The Saints at home have an 80% red zone efficiency in scoring a touchdown which is tied for the 4th best. With all of his weapons, Brees has been extremely efficient on capitalizing when close to the goal line. Just last week, they rushed for 6 touchdowns against the Bills, one of which came from Brees. They will be in the red zone at least four times this Sunday and in order to stay close, the Redskins will have to force a field goal at least 50% of the time.

Outside of Swearinger, it will rest heavily on what defensive coordinator Greg Manusky can conjure up. His message of smash mouth football has been great in between the twenties but has resulted into one of the worst red zone defenses. Dialing up the blitzes to crash through the line and pressure Brees, or stopping the rush for a loss, may be necessary to preventing another situation similar to the Vikings game.

It seems obvious to prevent the Saints from scoring touchdowns but without a new gameplan, it may be another shootout that will ultimately come down to Cousins…once again.

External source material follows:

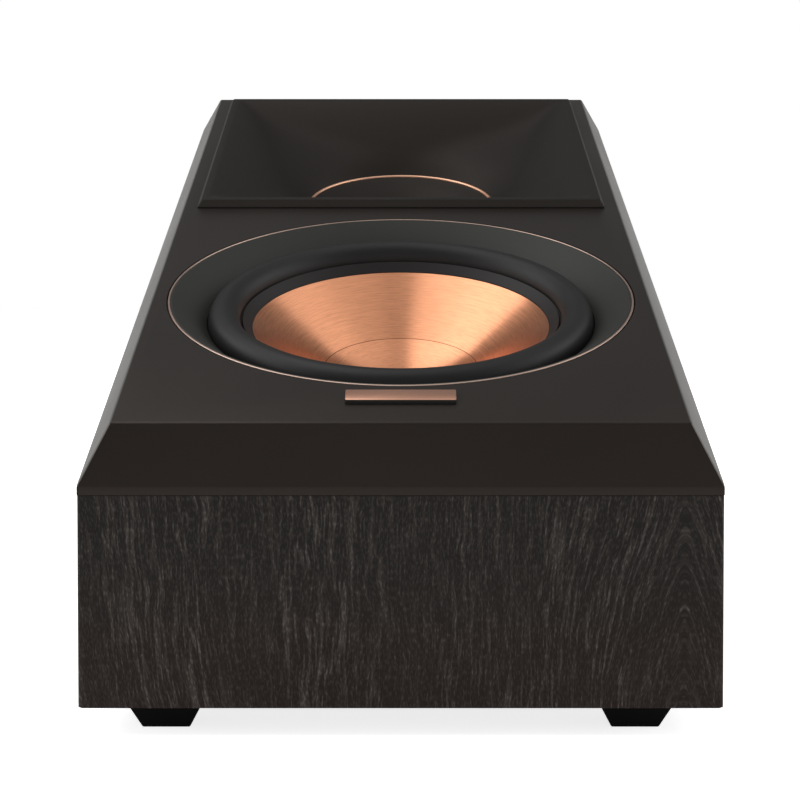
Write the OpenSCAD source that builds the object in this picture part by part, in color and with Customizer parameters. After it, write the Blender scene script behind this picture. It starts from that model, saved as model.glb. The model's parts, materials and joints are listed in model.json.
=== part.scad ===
/* [Cabinet] */
// Width of the cabinet
body_w = 175; // [157:1:230]
// Depth of the cabinet, front face to rear face
body_d = 327.5; // [294:0.5:400]
// Height of the front panel up to the baffle
front_h = 57.7; // [52:0.1:90]
// Tilt of the baffle above the horizontal
tilt = 20; // [17:0.5:22]
// Thickness of the cabinet panels
wall = 15; // [12:0.5:16]
// Thickness of the window brace
brace_t = 12; // [9:0.5:14]
// Clearance between the woofer's motor and the brace
brace_gap = 10; // [6:0.5:12]
// Thickness of the wool pad behind the front panel
wool_t = 16; // [8:1:20]

/* [Baffle] */
// Thickness of the baffle slab, square to its face
slab_t = 17.6; // [17.6:0.1:22]
// Height of the straight edge under the bevels
edge_h = 3; // [1.5:0.1:5]
// Setback of the bevel along each side, in the plane of the face
bevel_side = 8.2; // [3:0.1:8.6]
// Horizontal setback of the bevel at the front
bevel_front = 2.6; // [1:0.1:6]
// Horizontal setback of the bevel at the rear
bevel_rear = 7.5; // [5:0.1:9]
// Depth of the tongue that locates the baffle between the panels
tongue_t = 6; // [4:0.5:8]

/* [Feet] */
// Height of the feet
foot_h = 8; // [5:0.5:15]
// Width of a foot at its sole
foot_sole = 13.1; // [13:0.1:18]
// Width of a foot at the cabinet
foot_top = 21.4; // [20:0.1:26]
// Distance of each foot's centre from the side face
foot_side = 22.5; // [16:0.5:35]
// Distance of each foot's centre from the front or rear face
foot_end = 18.2; // [16:0.1:40]

/* [Woofer] */
// Outer radius of the accent ring
ring_r = 74.4; // [73.9:0.1:75]
// Width of the accent ring
ring_w = 1; // [0.8:0.1:1.4]
// Distance from the face's front edge to the accent ring
woofer_margin = 24.4; // [20:0.1:26]
// Radius at the lip of the bezel's dish
dish_r = 63.4; // [63.1:0.1:63.8]
// Depth of the basket flange below the face
flange_z = 9.6; // [9:0.1:10]
// Thickness of the basket flange
flange_t = 3.5; // [3:0.1:4]
// Thickness of the gasket under the flange
gasket_t = 1; // [0.6:0.1:1.4]
// Radius of the surround's roll, measured to its crest line
roll_r = 56; // [55.8:0.1:56.2]
// Outer radius of the roll's section
roll_s = 5.9; // [5.6:0.1:6]
// Thickness of the rubber
rubber_t = 1; // [0.8:0.1:1.2]
// Radius where the bare cone starts
cone_r = 47.6; // [47:0.1:48]
// Depth of the cone's edge below the face
cone_edge_z = 10.5; // [10.4:0.1:10.8]
// Thickness of the cone
cone_t = 0.7; // [0.5:0.05:0.9]
// Radius of the dust cap
cap_r = 25; // [24:0.1:26]
// Radius of the dust cap's bowl
cap_bowl_r = 50; // [48:1:54]
// Inner radius of the voice coil former
former_r = 15.5; // [15.3:0.1:15.6]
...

The New Orleans Saints is one of the hottest teams right now and show no signs of stopping after demolishing the Bills 47-10 last week. The Redskins come off a tough loss against the Vikings are still quite banged up on both sides of the ball that is starting to show its impact. It’s another game that is entirely dependant on Cousins and the offense that doesn’t do enough to overcome a porous defense.